Not that I wasn’t smiling – it was over a year since I had played in the snow at that point and even a poxy Tasmanian iteration of coverage was enough to get me grinning like an idiot.
But I was alone, and I was leading the bootpack, and there was no one racing to get first tracks on this wintry ski run.
There was no rush.
Back-to-back winters in recent years have instilled in me a desire to always be the first to destroy a beautifully pristine snowpack – shralp and destroy, regardless of what I rode in on.
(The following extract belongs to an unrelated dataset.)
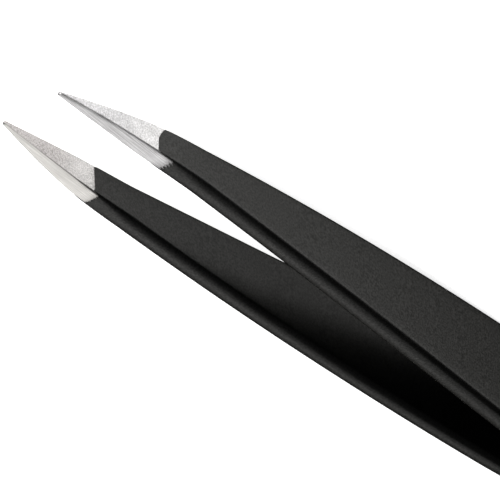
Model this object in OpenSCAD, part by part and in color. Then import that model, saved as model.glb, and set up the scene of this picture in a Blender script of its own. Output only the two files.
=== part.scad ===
// Needle point tweezers: two sprung steel arms, spot-welded flat together at the tail,
// coated matte black, with the points ground back to bare steel.
// X runs from the tail to the points, Y across the gap between the arms, Z is up.
// They lie on the lower side edges of both arms, and the origin is under their middle.

/* [Overall] */
// Length over all, from the tail end to the points
overall_length = 96; // [90:1:105]
// Greatest width of each arm, across its broad faces
arm_width = 9.2; // [8.6:0.1:10.4]
// Thickness of each coated arm
arm_thickness = 1.6; // [1.4:0.1:1.8]

/* [Bow of the arms] */
// Clear gap between the two points at rest
point_gap = 4.8; // [4.4:0.2:6]
// Reach of the curve that leads each arm out of the weld
tail_reach = 24; // [20:1:30]
// Reach of the curve that leads each arm into its point
point_reach = 37.5; // [34:0.5:42]
// Slope at which the arms lean in towards each other at the points
toe_in = 0.027; // [0.015:0.001:0.04]
// Distance behind the points of the line between each arm's shank and its blade
blade_reach = 36; // [30:1:44]

/* [Points] */
// Width of the blunt end of each point
point_width = 0.25; // [0.15:0.05:0.6]
// Thickness of the blunt end of each point
point_thickness = 0.3; // [0.15:0.05:0.6]
// Distance behind the points over which the arms are ground thinner
thinning_length = 13; // [10:1:20]
// Slope at which each side edge widens from the point
point_spread = 0.127; // [0.11:0.001:0.14]
// Length of bare steel in front of the black coat
bare_length = 8.8; // [6:0.2:12]

/* [Widening] */
// Distance behind the points where the arms reach their full width
widening_length = 55; // [52:0.5:60]
// Reach of the wedge that starts at the point
wedge_reach = 20; // [16:1:26]
// Reach of the curve that leads into the full width
shoulder_reach = 4.5; // [3:0.5:10]

/* [Tail] */
// Length over which the two arms lie flat together
weld_length = 12; // [11:0.5:14]
// Distance from the tail end over which the arms narrow to their round end
narrowing_length = 15; // [12:0.5:17]
// Squareness of the tail end: 2 is an ellipse, more is squarer
tail_squareness = 2.8; // [2:0.1:3.2]
// Diameter of each spot weld
weld_diameter = 2.8; // [2:0.1:3.2]
// Depth of each spot weld in each arm
weld_depth = 0.5; // [0.3:0.1:0.6]
// Distances of the spot welds from the tail end
weld_places = [4.2, 8.4];

/* [Flexing zone] */
// Distance from the tail end to the line that each arm flexes about
flex_line = 20; // [18:0.5:22]
// Radius taken off the round end of the shank at the flex line
flex_relief = 0.01; // [0.01:0.005:0.02]
// Gap left round the end of the shank at the flex line
flex_gap = 0.02; // [0.02:0.005:0.04]

/* [Hidden] */
coat_colour = "#33332f";
steel_colour = "#cfccc6";
weld_colour = "#8f8c88";
margin = 1;
bow_steps = 28;
widening_steps = 22;
tail_steps = 18;
round_detail = 64;
flex_halvings = 24;

tip_x = overall_length / 2;
tail_x = -overall_length / 2;
weld_front_x = tail_x + weld_length;
flex_x = tail_x + flex_line;
coat_x = tip_x - bare_length;
blade_x = tip_x - blade_reach;
mid_z = arm_width / 2;
deep_y = point_gap + arm_thickness + margin;

// Inner face of the left arm as one cubic curve, from the weld's front to the point
bow = [
    [weld_front_x, 0],
    [weld_front_x + tail_reach, 0],
    [tip_x - point_reach, point_gap / 2 + point_reach * toe_in],
    [tip_x, point_gap / 2]
];

function on_curve(c, t) =
    pow(1 - t, 3) * c[0] + 3 * t * pow(1 - t, 2) * c[1]
    + 3 * t * t * (1 - t) * c[2] + pow(t, 3) * c[3];

// Thickness of an arm at a distance behind its point
function thickness_at(back) =
    arm_thickness - (arm_thickness - point_thickness) * pow(max(0, 1 - back / thinning_length), 2);

inner_face = [for (i = [0 : bow_steps]) on_curve(bow, i / bow_steps)];

// Outline of the left arm from above: the inner face out, the outer face back
side_profile = concat(
    [[tail_x, 0]],
    inner_face,
    [for (i = [bow_steps : -1 : 0])
        let (p = inner_face[i]) [p[0], p[1] + thickness_at(tip_x - p[0])]],
    [[tail_x, arm_thickness]]
);

narrow_x = tail_x + narrowing_length;

// Upper side edge of an arm as one cubic curve, from the point to the full width
widening = [
    [tip_x, point_width / 2],
    [tip_x - wedge_reach, point_width / 2 + wedge_reach * point_spread],
    [tip_x - widening_length + shoulder_reach, mid_z],
    [tip_x - widening_length, mid_z]
];

// Upper half of an arm's outline on its broad face, from the point to the tail's middle
upper_outline = concat(
    [for (i = [0 : widening_steps]) on_curve(widening, i / widening_steps)],
    [for (i = [0 : tail_steps])
        let (a = 90 * i / tail_steps)
        [narrow_x - narrowing_length * pow(sin(a), 2 / tail_squareness), mid_z * cos(a)]]
);

broad_outline = concat(
    upper_outline,
    [for (i = [len(upper_outline) - 2 : -1 : 0]) [upper_outline[i][0], -upper_outline[i][1]]]
);

// Distance from the middle plane to the middle of the left arm's thickness, at the flex line
flex_t = flex_curve_t(0, 1, flex_halvings);
flex_y = on_curve(bow, flex_t)[1] + arm_thickness / 2;

// Place on the bow, from 0 to 1, where it crosses the flex line, by halving
function flex_curve_t(low, high, left) =
    let (mid = (low + high) / 2)
    left == 0 ? mid
    : on_curve(bow, mid)[0] < flex_x ? flex_curve_t(mid, high, left - 1)
    : flex_curve_t(low, mid, left - 1);

// The whole left arm before it is parted: the bowed strip within the broad outline
module arm_blank() {
    intersection() {
        translate([0, 0, -margin])
            linear_extrude(height = arm_width + 2 * margin)
                polygon(side_profile);
        translate([0, deep_y, mid_z])
            rotate([90, 0, 0])
                linear_extrude(height = deep_y + margin)
                    polygon(broad_outline);
    }
}

// The part of the left arm between two places along its length
module arm_between(from_x, to_x) {
    intersection() {
        arm_blank();
        translate([from_x, -margin, -margin])
            cube([to_x - from_x, deep_y + 2 * margin, arm_width + 2 * margin]);
    }
}

// Round bar along the flex line of the left arm
module flex_bar(radius, overrun) {
    translate([flex_x, flex_y, -overrun])
        cylinder(r = radius, h = arm_width + 2 * overrun, $fn = round_detail);
}

// The spot welds, across the joint between the two tails
module weld_bars() {
    for (place = weld_places)
        translate([tail_x + place, weld_depth, mid_z])
            rotate([90, 0, 0])
                cylinder(d = weld_diameter, h = 2 * weld_depth, $fn = round_detail);
}

// Bare ground point
module left_point() {
    arm_between(coat_x, tip_x + margin);
}

// Coated front half of the arm, from the point back to the shank
module left_blade() {
    arm_between(blade_x, coat_x);
}

// Coated rear half of the arm, with a round end where the arm flexes
module left_shank() {
    arm_between(flex_x, blade_x);
    flex_bar(arm_thickness / 2 - flex_relief, 0);
}

// Coated tail leaf, hollowed for the shank's round end and for the welds
module left_tail() {
    difference() {
        arm_between(tail_x - margin, flex_x);
        flex_bar(arm_thickness / 2 + flex_gap, margin);
        weld_bars();
    }
}

module point_left() { color(steel_colour) left_point(); }
module blade_left() { color(coat_colour) left_blade(); }
module shank_left() { color(coat_colour) left_shank(); }
module tail_left() { color(coat_colour) left_tail(); }
module point_right() { color(steel_colour) mirror([0, 1, 0]) left_point(); }
module blade_right() { color(coat_colour) mirror([0, 1, 0]) left_blade(); }
module shank_right() { color(coat_colour) mirror([0, 1, 0]) left_shank(); }
module tail_right() { color(coat_colour) mirror([0, 1, 0]) left_tail(); }
module weld_spots() { color(weld_colour) weld_bars(); }

point_left();
blade_left();
shank_left();
tail_left();
point_right();
blade_right();
shank_right();
tail_right();
weld_spots();
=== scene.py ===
"""Needle point tweezers: two bowed, matte black coated arms with bare ground points.

The shapes are worked out in mm and made into meshes in metres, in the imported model's frame: x runs
from the tail to the points, y across the gap between the arms, and z is up."""

import math
import random

import bmesh
import bpy
import numpy as np
from mathutils import Matrix, Vector


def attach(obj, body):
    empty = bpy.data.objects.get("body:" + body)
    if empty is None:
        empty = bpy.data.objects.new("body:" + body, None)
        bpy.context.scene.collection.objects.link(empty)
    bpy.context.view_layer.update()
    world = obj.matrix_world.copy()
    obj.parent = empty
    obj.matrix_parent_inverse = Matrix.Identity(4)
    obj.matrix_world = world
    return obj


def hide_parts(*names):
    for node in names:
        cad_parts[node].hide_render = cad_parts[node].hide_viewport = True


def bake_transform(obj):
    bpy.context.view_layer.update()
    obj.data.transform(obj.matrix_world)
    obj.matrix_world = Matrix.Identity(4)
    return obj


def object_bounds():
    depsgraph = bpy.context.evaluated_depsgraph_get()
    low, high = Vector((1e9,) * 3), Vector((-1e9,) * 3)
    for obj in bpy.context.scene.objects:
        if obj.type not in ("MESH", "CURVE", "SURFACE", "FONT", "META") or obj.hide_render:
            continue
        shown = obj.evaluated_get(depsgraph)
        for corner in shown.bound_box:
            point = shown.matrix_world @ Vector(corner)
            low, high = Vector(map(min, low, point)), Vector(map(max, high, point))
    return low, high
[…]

So although I had the opportunity to do this on a bluebird day on one of the southernmost peaks in Australia, there was no rush.
I approached my own personal summit with all the pace and grace of a curious wombat – which, truthfully, I was looking out for.
But to no avail, as hose furry bastards had only appeared to me as meaty boulders crushed on the roads of Australia’s south-east during my road trip from the Sunshine Coast to Tasmania earlier in the year.
But a mountain bike in the snow is not a stealthy vehicle, and any wildlife had had the sense to move on by the time I passed by – if it had been there at all.
By mountain biking standards, the fire trail which traverses the north-eastern face of Kunanyi is not exciting. Maybe a little more so when covered in snow, but it is wide and only occasionally steep.
Like many of Kunanyi’s official mountain biking trails, it is simply a four-wheel-drive track which has been repurposed to keep the hikers and bikers separate. Anyone that has been on either side of high speed collision or near-collision while biking or hiking knows there is no winner in that fight.
But for reasons purely adventurous in nature, the trail was everything I needed from a Saturday morning in July.
I set out with only a vague idea of where I was going, how I would get there and what I would find along the way.
And I think this is the point I’d normally turn a story into an allegory about my life; but I think I’ve just about exhausted my desire to turn my poor choices into morality lessons.
There may be a greater existential reasoning for the things I do, but for the moment I’m done trying to make that stone bleed.